Tons of boys and young men go through Victory's academy/NPL programs. Most of them, once they are discarded by the program, will either drop down to lower leagues permanently, or give up the game and do something else with their lives. They are nobodies, just like I am a nobody. We are, both of us, there, but mostly inconsequential. Not yesterday's heroes, not tomorrow's legends. But try telling that to the parents. So while Victory's kids are tearing us apart in the first half, some of our people from the middle of the stand - so, not CC! - are getting a bit chippy, and some of the Victory parents start getting lippy, and it's threatening to boil over. For some reason the parents of the visiting team cannot comprehend that our people don't much care for Melbourne Victory as an entity, including any of its representatives, even transitory ones like those playing for Victory's NPL team. The situation gets settled down soon enough - apparently ex-South player Melvin Becket is in the thick of it, which just adds something to absurdity of the situation - and the Victory parents get shuffled off to the northern stand, which bolsters the numbers by about 200%, and makes the farcical security arrangements a tad more worthwhile.

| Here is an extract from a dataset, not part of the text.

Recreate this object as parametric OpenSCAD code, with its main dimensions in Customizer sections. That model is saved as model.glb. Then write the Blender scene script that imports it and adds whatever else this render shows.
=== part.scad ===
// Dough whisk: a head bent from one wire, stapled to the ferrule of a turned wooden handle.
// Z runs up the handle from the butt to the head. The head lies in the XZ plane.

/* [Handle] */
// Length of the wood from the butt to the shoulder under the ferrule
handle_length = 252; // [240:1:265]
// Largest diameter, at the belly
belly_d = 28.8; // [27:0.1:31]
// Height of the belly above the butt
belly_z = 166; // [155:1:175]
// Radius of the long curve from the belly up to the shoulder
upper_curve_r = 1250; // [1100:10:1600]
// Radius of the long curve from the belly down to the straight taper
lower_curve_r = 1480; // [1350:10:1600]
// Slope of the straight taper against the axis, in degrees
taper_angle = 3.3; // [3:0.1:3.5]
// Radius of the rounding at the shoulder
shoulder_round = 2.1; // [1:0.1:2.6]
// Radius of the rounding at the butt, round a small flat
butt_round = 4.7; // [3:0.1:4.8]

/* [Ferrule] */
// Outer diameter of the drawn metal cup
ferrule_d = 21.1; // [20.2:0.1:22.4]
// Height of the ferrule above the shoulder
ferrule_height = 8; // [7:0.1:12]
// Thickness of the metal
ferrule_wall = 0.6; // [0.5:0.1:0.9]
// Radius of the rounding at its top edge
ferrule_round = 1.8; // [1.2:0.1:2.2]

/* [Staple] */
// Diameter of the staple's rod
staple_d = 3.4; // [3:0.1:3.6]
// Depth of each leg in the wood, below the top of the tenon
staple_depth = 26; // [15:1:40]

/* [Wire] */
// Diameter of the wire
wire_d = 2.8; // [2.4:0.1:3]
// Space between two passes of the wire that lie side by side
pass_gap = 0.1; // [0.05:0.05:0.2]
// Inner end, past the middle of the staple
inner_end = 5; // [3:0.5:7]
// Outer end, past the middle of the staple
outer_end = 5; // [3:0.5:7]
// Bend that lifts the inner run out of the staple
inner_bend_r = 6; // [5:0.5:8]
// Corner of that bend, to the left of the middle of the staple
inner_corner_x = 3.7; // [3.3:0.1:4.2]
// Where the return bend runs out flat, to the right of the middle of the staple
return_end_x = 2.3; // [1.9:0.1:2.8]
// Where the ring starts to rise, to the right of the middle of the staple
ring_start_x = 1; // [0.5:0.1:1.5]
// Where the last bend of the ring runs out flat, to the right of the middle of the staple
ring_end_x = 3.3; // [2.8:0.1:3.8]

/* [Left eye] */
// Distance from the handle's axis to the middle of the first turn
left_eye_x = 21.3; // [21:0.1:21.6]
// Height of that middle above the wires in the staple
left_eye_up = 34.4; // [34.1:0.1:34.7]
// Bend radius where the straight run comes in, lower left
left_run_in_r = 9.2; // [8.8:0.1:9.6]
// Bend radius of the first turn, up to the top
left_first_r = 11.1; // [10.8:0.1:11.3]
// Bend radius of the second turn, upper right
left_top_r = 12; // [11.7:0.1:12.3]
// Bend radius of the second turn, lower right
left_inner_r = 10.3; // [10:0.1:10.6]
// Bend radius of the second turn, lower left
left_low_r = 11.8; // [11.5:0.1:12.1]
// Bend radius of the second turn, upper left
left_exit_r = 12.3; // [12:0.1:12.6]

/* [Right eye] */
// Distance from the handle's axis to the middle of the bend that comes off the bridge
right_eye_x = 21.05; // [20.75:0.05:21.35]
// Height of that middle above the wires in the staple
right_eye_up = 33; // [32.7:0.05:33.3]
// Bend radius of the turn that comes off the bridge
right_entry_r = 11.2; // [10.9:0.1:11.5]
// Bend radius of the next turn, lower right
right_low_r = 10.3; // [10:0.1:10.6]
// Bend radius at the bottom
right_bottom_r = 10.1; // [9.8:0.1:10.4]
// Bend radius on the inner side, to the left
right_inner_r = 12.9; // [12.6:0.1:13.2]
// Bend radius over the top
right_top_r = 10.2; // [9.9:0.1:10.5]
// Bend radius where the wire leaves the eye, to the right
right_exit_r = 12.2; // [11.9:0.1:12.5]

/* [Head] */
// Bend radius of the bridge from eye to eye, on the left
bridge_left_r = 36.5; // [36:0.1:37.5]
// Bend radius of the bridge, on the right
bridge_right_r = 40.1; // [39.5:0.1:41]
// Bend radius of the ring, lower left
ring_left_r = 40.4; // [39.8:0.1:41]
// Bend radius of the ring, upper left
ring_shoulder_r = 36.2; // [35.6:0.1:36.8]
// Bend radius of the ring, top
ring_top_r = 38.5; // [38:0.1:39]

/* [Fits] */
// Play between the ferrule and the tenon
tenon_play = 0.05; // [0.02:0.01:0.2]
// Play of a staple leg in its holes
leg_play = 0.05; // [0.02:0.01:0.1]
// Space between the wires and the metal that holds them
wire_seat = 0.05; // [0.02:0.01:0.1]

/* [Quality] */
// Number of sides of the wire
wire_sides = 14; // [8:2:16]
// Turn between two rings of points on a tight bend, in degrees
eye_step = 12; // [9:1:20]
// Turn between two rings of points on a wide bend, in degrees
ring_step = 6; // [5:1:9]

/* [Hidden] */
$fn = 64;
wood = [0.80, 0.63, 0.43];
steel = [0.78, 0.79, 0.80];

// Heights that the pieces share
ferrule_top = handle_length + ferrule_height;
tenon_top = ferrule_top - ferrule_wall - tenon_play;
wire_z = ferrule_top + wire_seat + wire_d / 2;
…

A few people claim that being at least nominal Victory fans, those parents shouldn't have been allowed in our stand in the first place. Maybe those people are right. But I think it's less them being Victory, and more being parents and family that was the main issue. Really, that kind of thing could have happened at against any club with fans of a similar demographic. As for the game itself, at halftime we were down 2-1 and getting played off the park by a bunch of kids. Relegation was right there, and it looked even more real than after the close of play against Port. But more adjustments, some senior players pulling their fingers out, and we romped home. I don't think anyone was getting carried away with the result, or the performance, but out of the minimum nine points we needed to aim for in this four week stretch, we'd got six. It could have been much worse. 

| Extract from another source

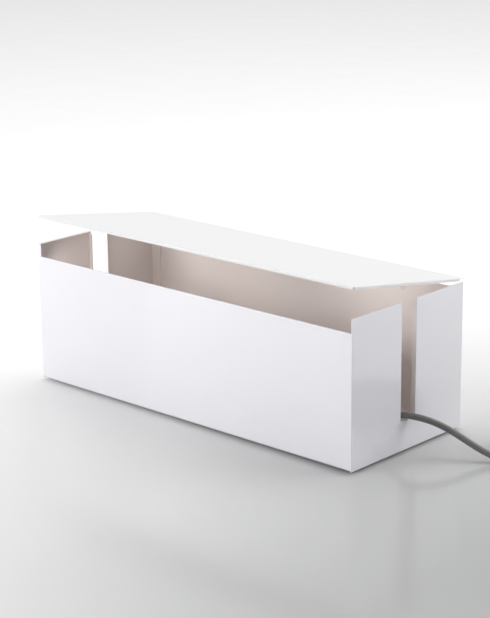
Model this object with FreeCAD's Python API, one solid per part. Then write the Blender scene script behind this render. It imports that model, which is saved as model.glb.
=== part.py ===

This is going to cost us - St Albans 2 South Melbourne 2
It was cold, wet, and er... cold. My driver Johnny and I got into Churchill Reserve for free from one of the entrances nearer the training grounds, not thinking much of it - not that we were geniuses or that we were trying to stooge the hosts out of $40 - until it became clear that everyone got in for free, because there was some dinner-dance thing organised by Dinamo going at the same time as the game. It would have been nice as a South fan to have about this earlier, because then I guess we could have promoted it to our own people, and encouraged one or two more of them to show up. So it goes. The game? Nervy first ten minutes, pretty good up until 50 minutes being 2-0 up, and then, well... a deserved for St Albans, and the goal of getting nine points from twelve from this stretch gave me that sinking feeling again - and worse a week later when Victory crunched Oakleigh 5-2, and Dinamo drew with Avondale.

OK, this is just getting stupid now - Dandenong City 1 South Melbourne 1 (South win 3-1 on penalties)
My provisional driver being all the way in Perth, there was no way to get to this game, but also kinda like, no real regret that I was not making the journey all the way to Endeavour Hills. Especially as we were going to lose. I mean, they have a better team, a much better coach (or so some of us like to tell ourselves), a big forward, and familiarity with the cow paddock that they play on. First twenty minutes, so, so. Then bad. Deserved to be down 1-0. Some bold changes in the second half, and things turned around dramatically. Got the equaliser and then, like in so many games this year, ran out of gas. But we somehow got to penalties, including surviving a goal line scramble that's impossible to tell if it crossed the line from all the way here in Sunshine, peering into the dark Australian bush gothic corners of Frank Holohan Soccer Complex via live stream. The home side seemed convinced, but unlike the linesman who gave Andy Brennan his phantom goal against Eastern Lions, the officials decided here that the benefit of the doubt should go to us. Or maybe it hadn't crossed the line here, and they just made a good call.

This Dockerty Cup run, already being hilarious - stray gift horse in the mouth passes, phantom goals, less than convincing or deserved come from behind wins against at times very mediocre opposition -  , reached new heights of comedy in the shoot out. Ex-South men Yagoub Mustafa and Nathaniel Hancock hitting crap penalties, and Javi Lopez not really having to pull out any fancy tricks to save them, or the shot from another bloke that went flying over the bar. Sam Francou with balls of steel to take the second penalty. Three away games out of four to get to the Dockerty Cup semis, and the national stage of the Australia Cup, muddling our way through this otherwise very poor season. It's all been very strange.

Next game
Preston at home today. You probably won't be reading this until after the game anyway.

Final thought
Here's to old mate Savvas Jonis doing what I'm far too polite and/or cowardly to do, and reminding latent and lapsed fans of ours on social media that if you want to talk about current day Hellas, you have to earn that right by being here with us now.
But to get back to the main point. Yes, it's sad that we have latent fans who for whatever reason can no longer bring themselves to attend South matches. That's their choice, and if they want to define themselves by reminiscence alone, there's not much we can do. Those of us who are still attending games appreciate what we have, not just what we had. So by all means if you're a latent fan, enjoy your fill of nostalgia - but don't go complaining about contemporary happenings at the club on or off-field, or the media's treatment of the club - because if you're not going to games yourself, you should probably reconsider the merits of your indignation.
I mean, I suppose those types can comment all they want, but there is absolutely no obligation for us current supporters to pay them any mind, because realistically they are not coming back, no matter how much the club tries to accommodate them. Change the logo? Change the name? Get more Greeks on the field? As if that would make a difference. 

It occurs to me that I may have become a touch more cynical about things over the past eight years.